On an intellectual level, I guess the distinction is in how you define "highly skilled" workers. Are all software engineers considered highly skilled? Or is there a distinction between a general engineer and someone who has experience and expertise in a specific subfield such as mobile development or infrastructure?

My way of thinking about it is with the latter. I would think that the DoJ is not happy with the idea of Facebook jumping through a bunch of hoops (mentioned as making positions invisible on their career site and requiring an application via physical mail while rejecting any U.S. candidates) to guarantee a work visa for someone to do specialized work that the company supposedly couldn't find any qualified Americans for when the person they hired doesn't even know what type of work they'll be doing or what team they'll be joining until after they go through 5-10 weeks of bootcamp, and which may end up not even aligning with their specialization.

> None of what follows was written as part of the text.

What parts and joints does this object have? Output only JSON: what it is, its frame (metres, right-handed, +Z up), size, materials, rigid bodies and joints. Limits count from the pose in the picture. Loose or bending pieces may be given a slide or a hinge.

Given that new hire engineers at Facebook sign an offer letter and are officially employed while they go through bootcamp before the whole team matching process, I don't think it's possible for someone to not get matched to a team, at worst they would get assigned to a random team with headcount at some point, which would really raise the chances of that person not working in their specialty.

If this assumption is true, the DoJ would definitely not be happy that Facebook was supposedly not able to find a qualified citizen/green card holder to do this job, but the new hire on a visa may not be qualified to do it either and there were most likely citizens/green card holders applicants who actually do have experience in that area of work.

Sorry if this is a bit ramble-y, I'm fairly new to HN.

1 comments

> The goal of these work visas is to hire someone with specialized skills to do work when the company can't find someone with the necessary skills locally

The interesting thing is how difficult it is to understand the specific goal(s) of legislation. It depends on who you ask.